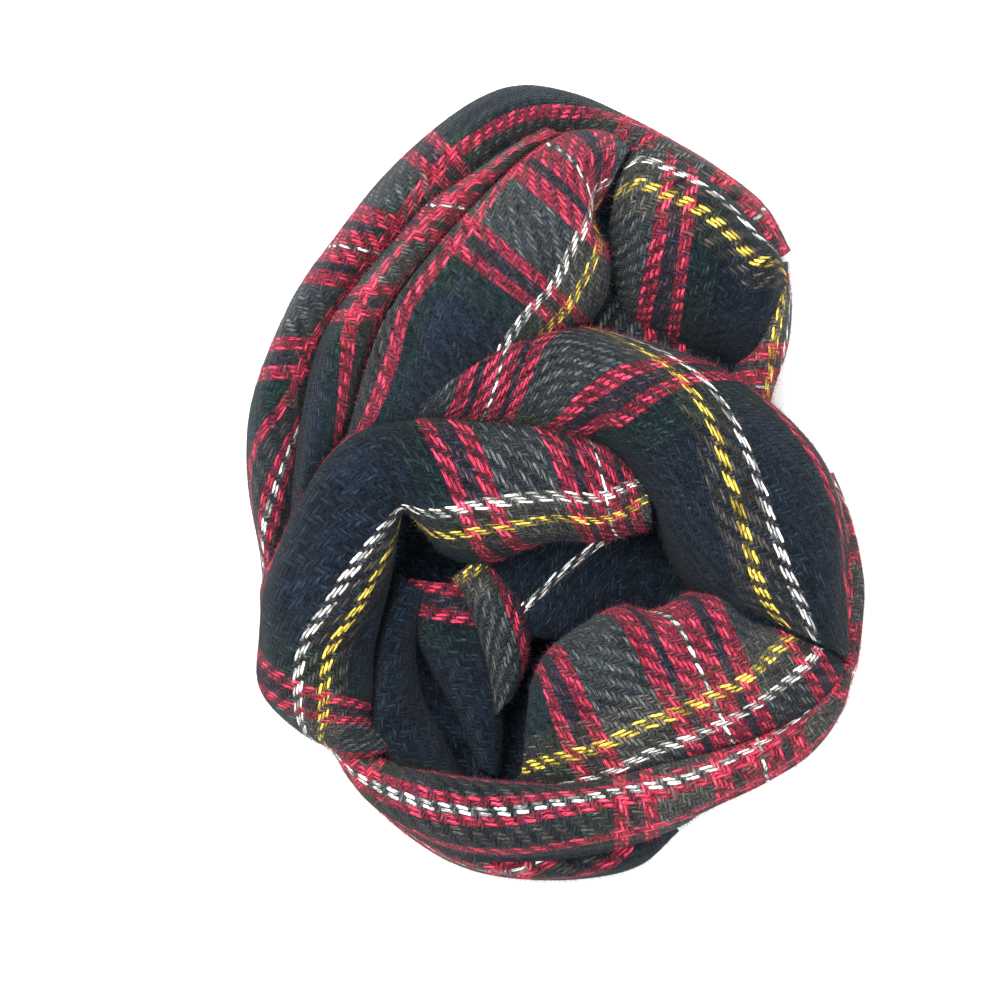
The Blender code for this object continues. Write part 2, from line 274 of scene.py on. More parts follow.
weave = {
    "alongPitch": 2.5,         # from one lengthwise yarn to the next, mm
    "acrossPitch": 2.4,        # from one crosswise yarn to the next, mm
    "over": 2.0,               # yarns that a float passes over
    "repeat": 4.0,             # yarns after which the twill comes again
    "lineYarn": 29.5,          # lengthwise yarns from the white pair to the white line's middle
    "lineHalfLay": 3.75,       # half the white line's width in the lay of the yarns, mm
    "lineHalf": 3.0,           # the same over the cloth as it lies, mm
    "wobble": 0.7,             # how far the yarns stray, in yarns
    "slant": 0.5,              # how far each float leans over its length, in yarns
    "overlap": 0.50,           # how far a float reaches over the next yarn, in yarns
    "thinness": 1.22,          # pitch over the thickness of a yarn
    "sectionPower": 0.6,       # below 1 a float is flatter on top, from side to side
    "lengthPower": 0.45,       # the same from end to end
    "luckHeight": (0.6, 0.5),  # share of a float's height left to chance, and its least
    "plump": 0.5,              # how much prouder the white and the yellow yarns stand
    "plumpAbove": 0.68,        # they are the dyes with more red than this
    "tallest": 1.15,           # in heights of a common float
    "relief": 0.0012,          # height of a float, m
}

fibre = {
    "strayScale": 70.0,               # waves to the metre in the noise that moves the yarns
    "strayDetail": 2.0,
    "lintScale": 420.0,               # the same in the loose fibre
    "lintDetail": 3.0,
    "patchScale": 36.0,               # and in the patches where it is thick
    "patchDetail": 2.0,
    "strandScale": (0.8, 6.0),        # waves to a yarn, along a strand and across it
    "luckShade": (1.1, 0.45),         # share of a float's shade left to chance, and its least
    "strandShade": (6.0, 2.2, 0.15),  # gain, offset and least value of each noise
    "veilShade": (5.0, 1.5, 0.15),
    "bleedShade": (3.0, 1.0, 0.0),
    "patchShade": (3.2, 1.1, 0.0),
    "veilMix": 0.5,                   # crosswise dye in the veil of loose fibre
    "veilPatches": 0.6,               # share of the veil that lies in patches
    "veilGain": 2.0,
    "veilShed": 0.8,                  # how much of it a red or a light yarn sheds
    "strandRelief": 0.5,              # heights of the strands and of the loose fibre, in floats
    "lintRelief": 0.2,
    "roughness": 0.80,                # the least, and what the strands add
    "strandRoughness": 0.2,
    "specular": 0.06,
    "sheenRoughness": 0.45,
    "sheenTint": (0.86, 0.88, 0.92, 1.0),
}


def settStops(sett, dyes):
    total = sum(count for _, count in sett)
    stops = []
    place = 0
    for dye, count in sett:
        stops.append((place / total, dyes[dye]))
        place += count
    return stops, total


def dyePair(graph, row, column, along, across, dyes):
    # the dyes of the lengthwise yarn and of the crosswise yarn at one place
    stops, total = settStops(along, dyes)
    warp = graph.node("ShaderNodeValToRGB", {"stops": stops}, ((column + 0.5).pingpong(total) / total,))
    stops, total = settStops(across, dyes)
    share = (row.pingpong(total - 0.5) + 0.5) / total
    return warp, graph.node("ShaderNodeValToRGB", {"stops": stops}, (share,))


def roundOff(position, power):
    # 1 - (2p - 1)^2, raised to a power below 1 so that the top is flatter
    side = position * 2.0 - 1.0
    return (1.0 - side * side).atLeast(0.0) ** power


def stretched(noise, gain, offset, least):
    # pulls a noise out to the range that is wanted
    return (noise * gain - offset).atLeast(least)


def floatHeight(graph, acrossIt, alongIt, luck, dye):
    # round in section and tapered to both ends, and prouder where the dye is light; the material paints
    # its shade from this height, so prouder floats are painted lighter
    form = roundOff(acrossIt, weave["sectionPower"]) * roundOff(alongIt, weave["lengthPower"])
    share, least = weave["luckHeight"]
    plump = (graph.redOf(dye) > weave["plumpAbove"]) * weave["plump"] + 1.0
    return form * (luck * share + least) * plump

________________

Exercise task: Copy out the whole listing exactly.

Answer to this task:
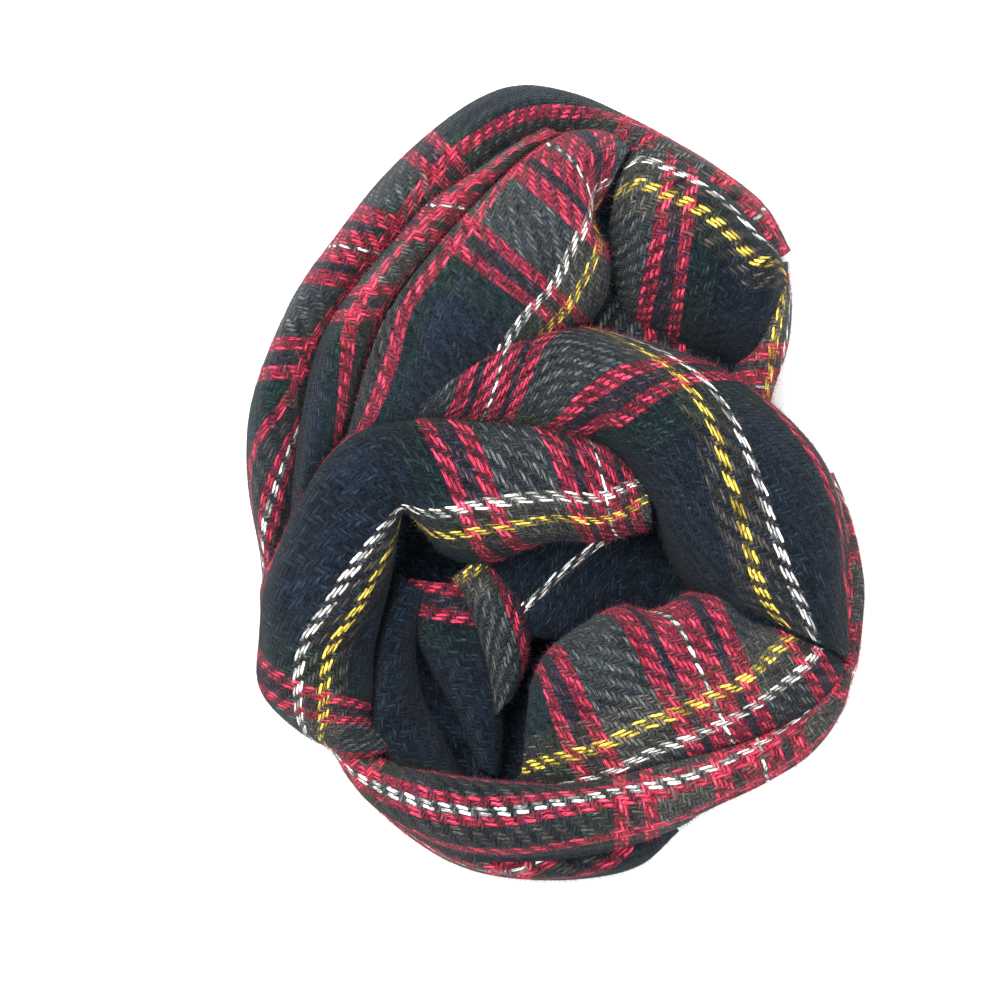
The Blender code for this object continues. Write part 2, from line 274 of scene.py on. More parts follow.
weave = {
    "alongPitch": 2.5,         # from one lengthwise yarn to the next, mm
    "acrossPitch": 2.4,        # from one crosswise yarn to the next, mm
    "over": 2.0,               # yarns that a float passes over
    "repeat": 4.0,             # yarns after which the twill comes again
    "lineYarn": 29.5,          # lengthwise yarns from the white pair to the white line's middle
    "lineHalfLay": 3.75,       # half the white line's width in the lay of the yarns, mm
    "lineHalf": 3.0,           # the same over the cloth as it lies, mm
    "wobble": 0.7,             # how far the yarns stray, in yarns
    "slant": 0.5,              # how far each float leans over its length, in yarns
    "overlap": 0.50,           # how far a float reaches over the next yarn, in yarns
    "thinness": 1.22,          # pitch over the thickness of a yarn
    "sectionPower": 0.6,       # below 1 a float is flatter on top, from side to side
    "lengthPower": 0.45,       # the same from end to end
    "luckHeight": (0.6, 0.5),  # share of a float's height left to chance, and its least
    "plump": 0.5,              # how much prouder the white and the yellow yarns stand
    "plumpAbove": 0.68,        # they are the dyes with more red than this
    "tallest": 1.15,           # in heights of a common float
    "relief": 0.0012,          # height of a float, m
}

fibre = {
    "strayScale": 70.0,               # waves to the metre in the noise that moves the yarns
    "strayDetail": 2.0,
    "lintScale": 420.0,               # the same in the loose fibre
    "lintDetail": 3.0,
    "patchScale": 36.0,               # and in the patches where it is thick
    "patchDetail": 2.0,
    "strandScale": (0.8, 6.0),        # waves to a yarn, along a strand and across it
    "luckShade": (1.1, 0.45),         # share of a float's shade left to chance, and its least
    "strandShade": (6.0, 2.2, 0.15),  # gain, offset and least value of each noise
    "veilShade": (5.0, 1.5, 0.15),
    "bleedShade": (3.0, 1.0, 0.0),
    "patchShade": (3.2, 1.1, 0.0),
    "veilMix": 0.5,                   # crosswise dye in the veil of loose fibre
    "veilPatches": 0.6,               # share of the veil that lies in patches
    "veilGain": 2.0,
    "veilShed": 0.8,                  # how much of it a red or a light yarn sheds
    "strandRelief": 0.5,              # heights of the strands and of the loose fibre, in floats
    "lintRelief": 0.2,
    "roughness": 0.80,                # the least, and what the strands add
    "strandRoughness": 0.2,
    "specular": 0.06,
    "sheenRoughness": 0.45,
    "sheenTint": (0.86, 0.88, 0.92, 1.0),
}


def settStops(sett, dyes):
    total = sum(count for _, count in sett)
    stops = []
    place = 0
    for dye, count in sett:
        stops.append((place / total, dyes[dye]))
        place += count
    return stops, total


def dyePair(graph, row, column, along, across, dyes):
    # the dyes of the lengthwise yarn and of the crosswise yarn at one place
    stops, total = settStops(along, dyes)
    warp = graph.node("ShaderNodeValToRGB", {"stops": stops}, ((column + 0.5).pingpong(total) / total,))
    stops, total = settStops(across, dyes)
    share = (row.pingpong(total - 0.5) + 0.5) / total
    return warp, graph.node("ShaderNodeValToRGB", {"stops": stops}, (share,))


def roundOff(position, power):
    # 1 - (2p - 1)^2, raised to a power below 1 so that the top is flatter
    side = position * 2.0 - 1.0
    return (1.0 - side * side).atLeast(0.0) ** power


def stretched(noise, gain, offset, least):
    # pulls a noise out to the range that is wanted
    return (noise * gain - offset).atLeast(least)


def floatHeight(graph, acrossIt, alongIt, luck, dye):
    # round in section and tapered to both ends, and prouder where the dye is light; the material paints
    # its shade from this height, so prouder floats are painted lighter
    form = roundOff(acrossIt, weave["sectionPower"]) * roundOff(alongIt, weave["lengthPower"])
    share, least = weave["luckHeight"]
    plump = (graph.redOf(dye) > weave["plumpAbove"]) * weave["plump"] + 1.0
    return form * (luck * share + least) * plump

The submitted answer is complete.